### Exercise instructions
Quote exactly the lines between the line containing "record = json.load(file)" and the line containing "in imported if", counting those two lines as part of the range. Leave the rest out.

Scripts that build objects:
┄┄┄┄┄┄┄┄┄┄┄┄┄┄┄┄┄┄┄┄

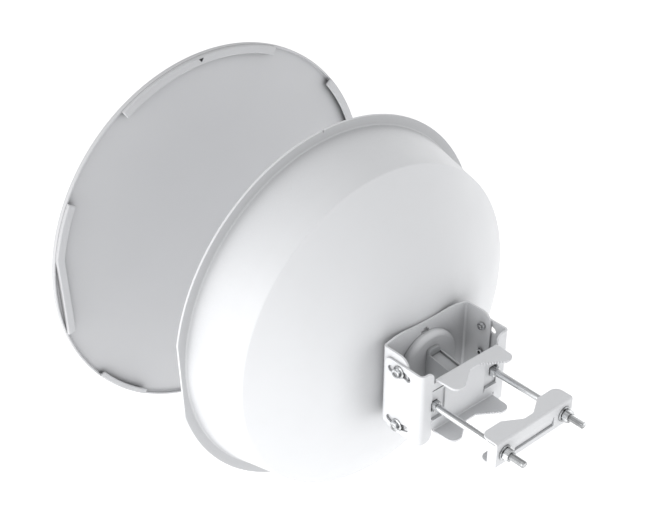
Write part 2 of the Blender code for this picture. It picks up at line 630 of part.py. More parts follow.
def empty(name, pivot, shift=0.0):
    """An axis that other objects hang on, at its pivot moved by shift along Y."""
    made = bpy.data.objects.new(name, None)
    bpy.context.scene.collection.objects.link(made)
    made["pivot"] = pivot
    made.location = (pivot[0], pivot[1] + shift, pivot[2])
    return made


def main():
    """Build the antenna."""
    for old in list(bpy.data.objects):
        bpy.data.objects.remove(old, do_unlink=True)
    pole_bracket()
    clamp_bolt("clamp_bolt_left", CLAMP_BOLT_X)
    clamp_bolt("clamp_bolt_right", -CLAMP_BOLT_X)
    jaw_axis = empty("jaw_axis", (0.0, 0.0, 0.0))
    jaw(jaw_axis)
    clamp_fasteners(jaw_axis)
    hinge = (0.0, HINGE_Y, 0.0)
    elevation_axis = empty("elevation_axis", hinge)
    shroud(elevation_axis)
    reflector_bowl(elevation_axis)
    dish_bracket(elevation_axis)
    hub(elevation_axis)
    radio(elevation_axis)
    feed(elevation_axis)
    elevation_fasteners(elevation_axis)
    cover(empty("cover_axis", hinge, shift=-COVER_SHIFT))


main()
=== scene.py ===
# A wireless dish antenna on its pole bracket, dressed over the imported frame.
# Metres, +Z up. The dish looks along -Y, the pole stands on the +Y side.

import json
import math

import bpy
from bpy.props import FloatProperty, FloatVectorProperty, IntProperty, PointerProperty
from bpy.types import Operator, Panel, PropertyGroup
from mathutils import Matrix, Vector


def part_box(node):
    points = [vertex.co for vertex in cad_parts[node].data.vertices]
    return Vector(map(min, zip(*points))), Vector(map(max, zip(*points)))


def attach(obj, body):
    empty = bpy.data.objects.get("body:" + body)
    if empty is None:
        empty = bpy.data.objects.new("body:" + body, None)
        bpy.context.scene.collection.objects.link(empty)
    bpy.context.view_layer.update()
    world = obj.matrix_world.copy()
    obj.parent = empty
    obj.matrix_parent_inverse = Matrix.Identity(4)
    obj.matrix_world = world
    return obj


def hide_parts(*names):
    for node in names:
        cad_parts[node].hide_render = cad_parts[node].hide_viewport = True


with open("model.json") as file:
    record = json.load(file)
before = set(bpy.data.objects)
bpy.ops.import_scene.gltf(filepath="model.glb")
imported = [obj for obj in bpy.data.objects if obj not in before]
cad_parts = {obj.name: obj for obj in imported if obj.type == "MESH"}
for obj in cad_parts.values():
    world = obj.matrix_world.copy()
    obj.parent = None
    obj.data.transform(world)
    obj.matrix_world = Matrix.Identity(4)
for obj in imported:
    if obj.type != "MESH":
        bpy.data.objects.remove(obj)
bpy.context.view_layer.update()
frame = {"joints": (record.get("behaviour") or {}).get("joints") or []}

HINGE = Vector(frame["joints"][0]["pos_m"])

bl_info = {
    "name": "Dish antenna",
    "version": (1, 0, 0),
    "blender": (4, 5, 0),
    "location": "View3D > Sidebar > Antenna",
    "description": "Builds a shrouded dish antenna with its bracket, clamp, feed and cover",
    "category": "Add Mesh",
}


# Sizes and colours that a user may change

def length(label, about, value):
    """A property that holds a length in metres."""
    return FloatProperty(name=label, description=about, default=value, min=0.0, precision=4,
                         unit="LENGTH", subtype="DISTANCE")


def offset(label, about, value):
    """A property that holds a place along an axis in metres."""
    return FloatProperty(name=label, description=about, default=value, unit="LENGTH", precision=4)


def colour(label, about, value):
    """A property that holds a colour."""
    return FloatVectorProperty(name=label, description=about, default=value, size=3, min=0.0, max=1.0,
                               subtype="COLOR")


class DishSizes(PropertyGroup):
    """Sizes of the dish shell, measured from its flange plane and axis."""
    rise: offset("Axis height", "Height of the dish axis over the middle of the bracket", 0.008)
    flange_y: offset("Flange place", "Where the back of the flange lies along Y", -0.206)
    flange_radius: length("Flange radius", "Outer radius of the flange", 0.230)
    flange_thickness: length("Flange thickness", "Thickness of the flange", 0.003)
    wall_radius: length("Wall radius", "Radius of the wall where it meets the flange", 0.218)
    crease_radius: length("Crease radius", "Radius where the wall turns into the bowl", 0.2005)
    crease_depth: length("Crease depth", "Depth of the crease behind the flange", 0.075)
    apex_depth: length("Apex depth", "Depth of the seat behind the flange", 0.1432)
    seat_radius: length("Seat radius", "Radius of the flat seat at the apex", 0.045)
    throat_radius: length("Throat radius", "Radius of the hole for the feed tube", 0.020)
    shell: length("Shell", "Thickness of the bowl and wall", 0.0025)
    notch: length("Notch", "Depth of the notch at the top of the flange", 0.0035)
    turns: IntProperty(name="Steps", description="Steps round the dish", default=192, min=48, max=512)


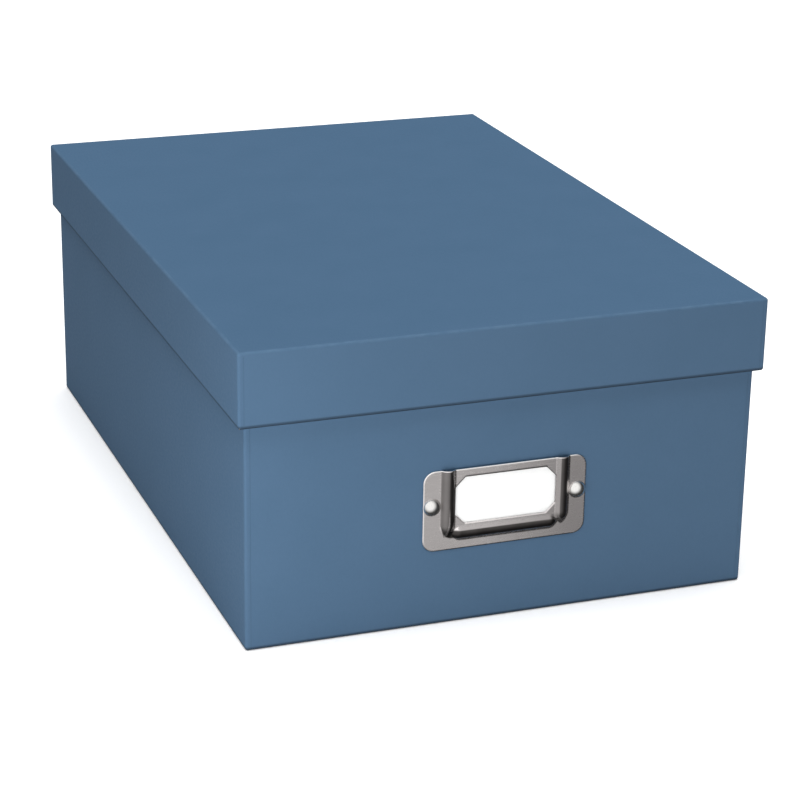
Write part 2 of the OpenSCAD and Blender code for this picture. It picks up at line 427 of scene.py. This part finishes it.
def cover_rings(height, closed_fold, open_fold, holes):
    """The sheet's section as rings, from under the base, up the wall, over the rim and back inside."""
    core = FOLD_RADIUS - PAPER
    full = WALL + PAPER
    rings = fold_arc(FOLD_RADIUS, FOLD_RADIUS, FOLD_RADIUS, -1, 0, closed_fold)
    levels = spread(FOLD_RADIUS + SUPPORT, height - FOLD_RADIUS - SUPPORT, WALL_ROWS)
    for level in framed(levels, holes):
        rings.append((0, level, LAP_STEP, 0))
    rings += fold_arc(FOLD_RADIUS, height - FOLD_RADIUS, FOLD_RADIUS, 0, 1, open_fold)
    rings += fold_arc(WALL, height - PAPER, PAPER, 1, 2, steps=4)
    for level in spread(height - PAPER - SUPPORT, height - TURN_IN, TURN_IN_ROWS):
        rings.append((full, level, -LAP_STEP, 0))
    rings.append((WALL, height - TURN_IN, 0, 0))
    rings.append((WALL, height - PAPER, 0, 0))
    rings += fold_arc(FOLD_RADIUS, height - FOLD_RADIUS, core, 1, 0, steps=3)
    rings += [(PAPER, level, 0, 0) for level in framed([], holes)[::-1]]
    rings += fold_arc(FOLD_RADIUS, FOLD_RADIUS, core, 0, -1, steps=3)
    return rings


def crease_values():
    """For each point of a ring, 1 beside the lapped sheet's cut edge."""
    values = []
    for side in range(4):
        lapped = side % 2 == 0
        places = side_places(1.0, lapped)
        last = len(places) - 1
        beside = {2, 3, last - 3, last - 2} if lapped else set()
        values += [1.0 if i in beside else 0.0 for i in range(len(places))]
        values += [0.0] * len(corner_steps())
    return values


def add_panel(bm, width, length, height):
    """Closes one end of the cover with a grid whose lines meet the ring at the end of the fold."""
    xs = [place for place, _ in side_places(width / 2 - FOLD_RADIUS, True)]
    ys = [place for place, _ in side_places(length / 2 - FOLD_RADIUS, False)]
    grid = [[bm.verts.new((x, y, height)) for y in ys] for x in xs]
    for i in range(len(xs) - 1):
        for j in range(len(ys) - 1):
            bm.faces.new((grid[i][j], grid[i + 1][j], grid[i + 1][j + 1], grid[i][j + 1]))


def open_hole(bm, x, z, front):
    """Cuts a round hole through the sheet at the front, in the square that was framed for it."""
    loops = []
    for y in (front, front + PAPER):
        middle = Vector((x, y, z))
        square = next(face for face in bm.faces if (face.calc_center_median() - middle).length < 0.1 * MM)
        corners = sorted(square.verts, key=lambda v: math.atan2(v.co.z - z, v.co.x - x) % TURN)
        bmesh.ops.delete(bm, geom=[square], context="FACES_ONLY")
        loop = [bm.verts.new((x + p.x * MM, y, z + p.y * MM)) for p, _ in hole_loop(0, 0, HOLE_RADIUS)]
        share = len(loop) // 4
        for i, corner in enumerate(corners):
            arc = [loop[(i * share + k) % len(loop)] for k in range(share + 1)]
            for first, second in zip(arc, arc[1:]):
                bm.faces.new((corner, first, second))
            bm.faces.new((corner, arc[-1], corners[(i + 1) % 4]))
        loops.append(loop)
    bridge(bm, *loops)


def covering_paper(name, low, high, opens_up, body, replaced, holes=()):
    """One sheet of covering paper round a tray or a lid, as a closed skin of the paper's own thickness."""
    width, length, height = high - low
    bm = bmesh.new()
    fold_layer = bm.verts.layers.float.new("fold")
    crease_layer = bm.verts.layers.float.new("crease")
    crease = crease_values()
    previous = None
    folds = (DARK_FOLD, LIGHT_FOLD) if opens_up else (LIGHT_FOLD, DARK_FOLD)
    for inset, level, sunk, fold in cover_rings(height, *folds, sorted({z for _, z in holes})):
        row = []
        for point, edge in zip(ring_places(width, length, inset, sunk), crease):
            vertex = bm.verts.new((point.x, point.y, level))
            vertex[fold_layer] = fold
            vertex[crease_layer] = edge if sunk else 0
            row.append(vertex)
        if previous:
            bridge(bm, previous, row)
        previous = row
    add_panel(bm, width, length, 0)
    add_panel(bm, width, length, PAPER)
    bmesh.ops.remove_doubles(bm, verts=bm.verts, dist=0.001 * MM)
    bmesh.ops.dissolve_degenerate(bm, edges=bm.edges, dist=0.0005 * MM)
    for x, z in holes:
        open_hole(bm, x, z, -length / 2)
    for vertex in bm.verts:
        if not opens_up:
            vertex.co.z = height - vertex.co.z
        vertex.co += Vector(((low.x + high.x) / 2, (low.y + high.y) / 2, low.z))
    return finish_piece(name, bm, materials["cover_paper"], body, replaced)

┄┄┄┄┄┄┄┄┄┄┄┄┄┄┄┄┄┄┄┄

### Correct output
    record = json.load(file)
before = set(bpy.data.objects)
bpy.ops.import_scene.gltf(filepath="model.glb")
imported = [obj for obj in bpy.data.objects if obj not in before]
cad_parts = {obj.name: obj for obj in imported if obj.type == "MESH"}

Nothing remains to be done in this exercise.